Investor A's cash-on-cash return equals the cap rate: 5.5%. Their denominator is the full purchase price, which is also the cap rate denominator.
Investor B's outcome depends entirely on the relationship between the cap rate and the mortgage constant (the annual debt service as a percentage of the loan amount). If the mortgage constant is lower than the cap rate, the financing produces positive leverage—the equity return exceeds the cap rate. If the mortgage constant is higher than the cap rate, it produces negative leverage—the equity return falls below the cap rate. In a high-interest-rate environment where mortgage constants are elevated, this distinction matters considerably.
This is why net operating income belongs to the property while cash-on-cash return belongs to the investor's specific capital structure. Two investors buying the same building can report very different CoC returns depending on their financing terms.
What Goes Into Total Cash Invested
Defining the denominator correctly is as important as getting the numerator right. Commonly included items:
- Down payment: the equity portion of the purchase price
- Closing costs: loan origination fees, title insurance, recording fees, attorney fees, and similar transaction costs
- Immediate renovation or stabilization costs: if the investor funds repairs before the property reaches stabilized operations, that capital is part of the investment
- Initial reserves: some lenders require funded reserves at closing; other investors voluntarily fund operating reserves
Omitting closing costs or renovation capital from the denominator overstates cash-on-cash return by reducing the apparent equity base. This is a common source of optimism in quick-calculation proformas.
Positive and Negative Leverage
Positive leverage occurs when the cost of debt is lower than the property's unleveraged yield (cap rate). In this scenario, borrowing amplifies equity returns—each dollar of equity controls more assets, and the excess yield above the debt cost accrues to the equity holder.
Negative leverage occurs when the cost of debt exceeds the cap rate. In this scenario, every dollar borrowed reduces equity returns. An investor using significant leverage on a property purchased at a 4% cap rate and financed at a 7% interest rate is experiencing negative leverage—the financing is diluting, not amplifying, equity yield.

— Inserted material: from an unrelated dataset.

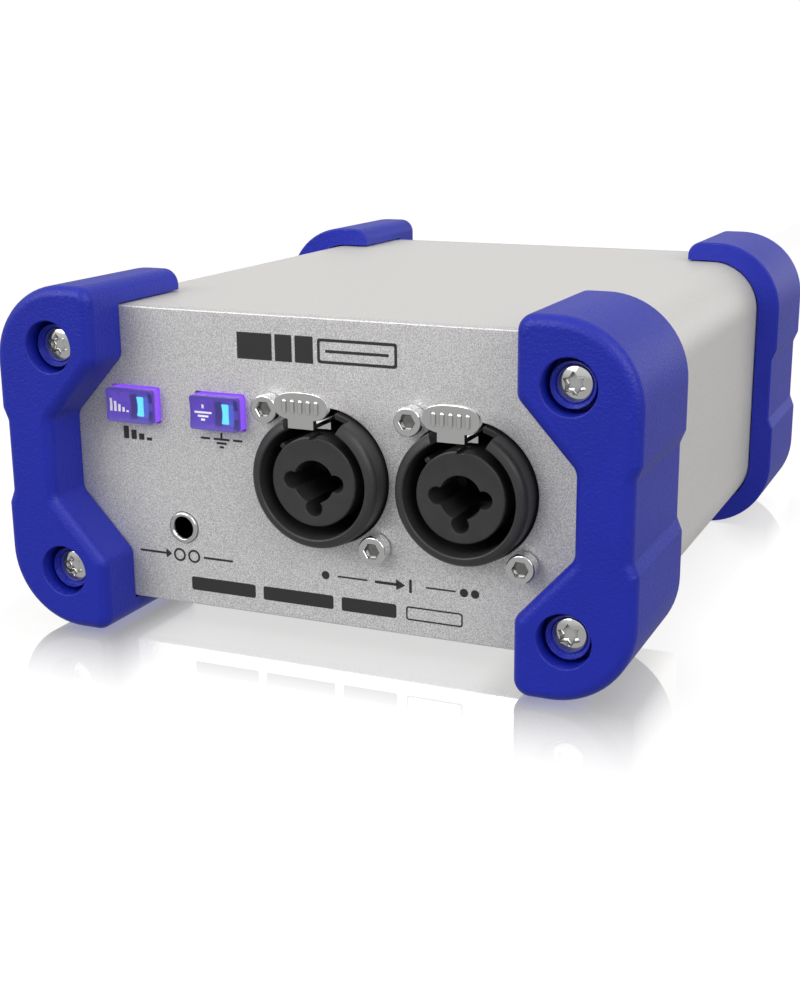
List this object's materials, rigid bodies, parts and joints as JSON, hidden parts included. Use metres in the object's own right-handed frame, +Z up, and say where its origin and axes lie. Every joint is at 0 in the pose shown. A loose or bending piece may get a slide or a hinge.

Understanding which regime applies is essential to evaluating any levered real estate investment. AI-assisted tools like REI-Litics and Real Estate Investing Simulator allow investors to model multiple financing scenarios side by side, making the leverage impact immediately visible rather than requiring manual spreadsheet work.
Cash-on-Cash vs. Other Return Metrics
Cap rate measures the property's unlevered yield. Cash-on-cash return measures the levered equity yield in a single year. Neither captures the full picture of an investment held over multiple years.
Internal rate of return accounts for the full hold period, incorporating year-by-year cash flows, the projected sale price, and the timing of all cash in and out. Cash-on-cash return is a simpler, point-in-time measure that works well for screening but should be supplemented with IRR analysis for final investment decisions.
Equity multiple (total distributions divided by total invested equity) is another hold-period metric that complements cash-on-cash return. CoC tells you the annual yield; the equity multiple tells you the total return on invested capital over the life of the investment.
Platforms like Smart Bricks incorporate multiple return metrics into a single property report, and Chalet applies CoC analysis specifically to short-term rental properties, where variable income streams and higher operating costs create a different return profile than traditional long-term rentals.
Using CoC in Practice
Deal screening. Cash-on-cash return is useful as a first-pass filter when reviewing a large number of potential acquisitions. Setting a minimum CoC threshold—say, a requirement for a positive return in year one with realistic assumptions—can quickly narrow a pipeline.
Scenario analysis. Because CoC is sensitive to financing terms, running multiple scenarios (different down payments, interest rates, and amortization periods) reveals how much of the expected return depends on favorable debt conditions versus the property's fundamentals.
Monitoring ongoing performance. Investors tracking a portfolio can track actual CoC against projected CoC each year, flagging properties where actual cash flow is diverging from expectations due to vacancy, expense overruns, or other factors.
For guidance on selecting tools that support this kind of multi-scenario analysis, the article on how to choose AI tools for real estate investment covers several platforms with deal modeling capabilities.
Key Takeaways
- Cash-on-cash return measures annual before-tax cash flow as a percentage of total equity invested, reflecting the actual impact of financing.
- Unlike cap rate, CoC changes based on loan terms—the same property can yield very different CoC returns depending on leverage and interest rate.
- The denominator should include down payment, closing costs, and any funded capital, not just the down payment.
- Positive leverage (cap rate > mortgage constant) amplifies equity returns; negative leverage reduces them.
- CoC is a useful one-year screening metric but should be evaluated alongside internal rate of return and other hold-period measures for a complete picture.